■ Information supplied ■
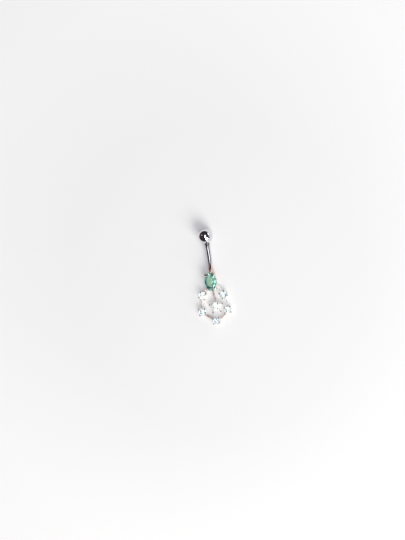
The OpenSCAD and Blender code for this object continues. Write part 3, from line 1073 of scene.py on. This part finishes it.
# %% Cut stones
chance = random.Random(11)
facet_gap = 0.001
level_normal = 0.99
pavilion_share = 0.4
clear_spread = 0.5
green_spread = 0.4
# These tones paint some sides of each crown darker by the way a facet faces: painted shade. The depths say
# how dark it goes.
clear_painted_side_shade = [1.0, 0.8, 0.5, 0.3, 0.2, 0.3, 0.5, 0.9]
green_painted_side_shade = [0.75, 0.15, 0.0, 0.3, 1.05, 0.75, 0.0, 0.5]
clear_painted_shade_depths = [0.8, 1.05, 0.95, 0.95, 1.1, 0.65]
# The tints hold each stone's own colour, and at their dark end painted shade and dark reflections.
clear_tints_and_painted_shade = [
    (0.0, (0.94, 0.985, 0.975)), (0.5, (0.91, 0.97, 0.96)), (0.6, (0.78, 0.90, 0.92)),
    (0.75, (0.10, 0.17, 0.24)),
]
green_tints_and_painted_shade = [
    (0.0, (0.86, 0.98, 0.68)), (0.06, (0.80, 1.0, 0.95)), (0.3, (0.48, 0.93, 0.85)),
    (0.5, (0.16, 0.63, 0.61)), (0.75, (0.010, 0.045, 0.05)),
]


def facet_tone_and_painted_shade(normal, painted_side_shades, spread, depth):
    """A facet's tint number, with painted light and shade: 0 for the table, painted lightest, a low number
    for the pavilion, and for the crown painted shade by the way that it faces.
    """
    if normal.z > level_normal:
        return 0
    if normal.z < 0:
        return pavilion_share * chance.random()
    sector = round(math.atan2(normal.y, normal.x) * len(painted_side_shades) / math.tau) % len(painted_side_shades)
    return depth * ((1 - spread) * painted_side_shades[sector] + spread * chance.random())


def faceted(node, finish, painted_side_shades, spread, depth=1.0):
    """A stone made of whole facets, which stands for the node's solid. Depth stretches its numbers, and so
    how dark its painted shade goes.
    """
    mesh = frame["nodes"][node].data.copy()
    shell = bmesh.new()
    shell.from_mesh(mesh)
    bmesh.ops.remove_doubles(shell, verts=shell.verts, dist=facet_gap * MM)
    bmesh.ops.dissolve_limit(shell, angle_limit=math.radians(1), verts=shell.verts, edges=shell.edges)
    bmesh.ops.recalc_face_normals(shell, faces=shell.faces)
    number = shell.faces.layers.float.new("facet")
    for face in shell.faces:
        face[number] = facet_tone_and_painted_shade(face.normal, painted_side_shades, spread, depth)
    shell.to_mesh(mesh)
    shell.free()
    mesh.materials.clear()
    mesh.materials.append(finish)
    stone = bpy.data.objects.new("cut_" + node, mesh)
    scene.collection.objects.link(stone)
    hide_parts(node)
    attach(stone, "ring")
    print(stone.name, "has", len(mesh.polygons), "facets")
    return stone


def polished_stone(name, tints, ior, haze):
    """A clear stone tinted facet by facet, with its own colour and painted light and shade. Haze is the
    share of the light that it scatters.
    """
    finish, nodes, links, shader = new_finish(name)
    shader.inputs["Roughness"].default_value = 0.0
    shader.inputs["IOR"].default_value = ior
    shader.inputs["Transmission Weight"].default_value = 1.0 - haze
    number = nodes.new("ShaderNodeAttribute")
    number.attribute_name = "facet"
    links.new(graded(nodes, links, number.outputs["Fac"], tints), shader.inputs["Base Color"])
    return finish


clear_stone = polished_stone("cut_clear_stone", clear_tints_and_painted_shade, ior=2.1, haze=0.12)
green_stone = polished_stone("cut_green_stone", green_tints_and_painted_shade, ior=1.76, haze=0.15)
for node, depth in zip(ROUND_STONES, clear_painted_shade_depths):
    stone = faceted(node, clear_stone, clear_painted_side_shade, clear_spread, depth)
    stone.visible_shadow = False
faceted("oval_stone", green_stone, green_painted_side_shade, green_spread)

■ Exercise prompt ■
Return exactly, please, the lines of the material from the first one down to and including the line where "return depth *" appears.

■ The reply ■
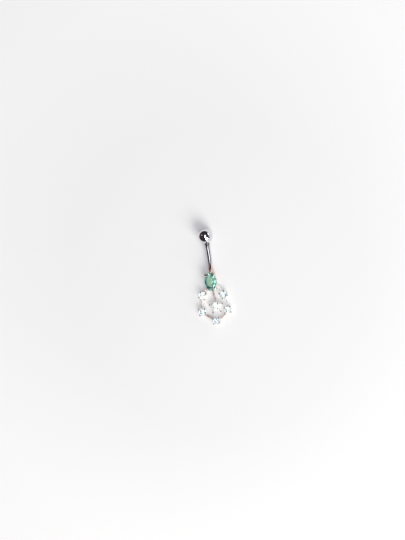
The OpenSCAD and Blender code for this object continues. Write part 3, from line 1073 of scene.py on. This part finishes it.
# %% Cut stones
chance = random.Random(11)
facet_gap = 0.001
level_normal = 0.99
pavilion_share = 0.4
clear_spread = 0.5
green_spread = 0.4
# These tones paint some sides of each crown darker by the way a facet faces: painted shade. The depths say
# how dark it goes.
clear_painted_side_shade = [1.0, 0.8, 0.5, 0.3, 0.2, 0.3, 0.5, 0.9]
green_painted_side_shade = [0.75, 0.15, 0.0, 0.3, 1.05, 0.75, 0.0, 0.5]
clear_painted_shade_depths = [0.8, 1.05, 0.95, 0.95, 1.1, 0.65]
# The tints hold each stone's own colour, and at their dark end painted shade and dark reflections.
clear_tints_and_painted_shade = [
    (0.0, (0.94, 0.985, 0.975)), (0.5, (0.91, 0.97, 0.96)), (0.6, (0.78, 0.90, 0.92)),
    (0.75, (0.10, 0.17, 0.24)),
]
green_tints_and_painted_shade = [
    (0.0, (0.86, 0.98, 0.68)), (0.06, (0.80, 1.0, 0.95)), (0.3, (0.48, 0.93, 0.85)),
    (0.5, (0.16, 0.63, 0.61)), (0.75, (0.010, 0.045, 0.05)),
]


def facet_tone_and_painted_shade(normal, painted_side_shades, spread, depth):
    """A facet's tint number, with painted light and shade: 0 for the table, painted lightest, a low number
    for the pavilion, and for the crown painted shade by the way that it faces.
    """
    if normal.z > level_normal:
        return 0
    if normal.z < 0:
        return pavilion_share * chance.random()
    sector = round(math.atan2(normal.y, normal.x) * len(painted_side_shades) / math.tau) % len(painted_side_shades)
    return depth * ((1 - spread) * painted_side_shades[sector] + spread * chance.random())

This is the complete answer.